Search engine rankings are so important to companies that a whole business has sprung up called "search engine optimization." SEO consultants try to find ways to boost the search engine rankings of sites, using techniques such as improving site layout and generating positive "buzz" for the site. There is also a darker side to SEO. Some consultants set up spam sites with thousands of links to their clients. These sites are unsightly and of no use to viewers.

Of course, from Google or Yahoo's perspective, SEO is always bad. They would rather have the sites ranked according to how useful they are to viewers, not according to how much the site spent on SEO. And none of the money for SEO goes to the search engines themselves. So the search engines and the SEOs are playing a game where each tries to outsmart the other. Sometimes, when SEOs get too aggressive, they end up getting their clients into Google Hell by using techniques Google considers to be spammer tactics.

This also raises the question: if you are an unscrupulous businessman, why not pay some SEOs to get your competitors into Google Hell?
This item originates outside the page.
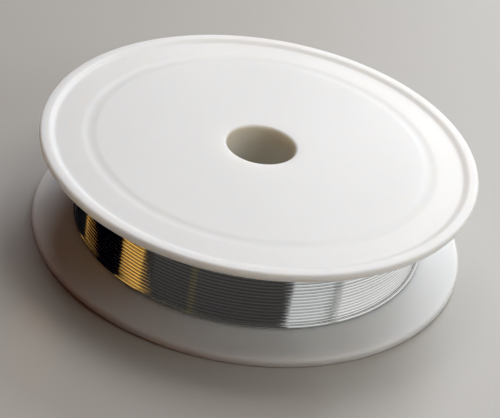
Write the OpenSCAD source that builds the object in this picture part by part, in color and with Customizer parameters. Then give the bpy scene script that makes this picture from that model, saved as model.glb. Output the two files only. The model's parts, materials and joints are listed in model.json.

If all it takes is just some links from spam sites to the victim, it would seem like a no-brainer. I guess this is just another part of the arms race between SEO'ers and search engine'ers.

I find this story interesting because it highlights the gap between people's expectations and reality.
People think that search engines are impartial librarians showing people a representative sample of the results that exist on the web. But in fact, the search engines have no such obligation. There is no law saying that Yahoo, or Google, or Microsoft, or any other company, cannot ask for cash in return for good search engine placements. Or even edit results for political reasons.

There be no law upon the high internets. Yarr.

The only protection we have as consumers is some vague promises, and the deeply-felt desire of companies to avoid controversy. That, and the fact that there is more than one search engine to choose from. I suppose that will just have to do for now.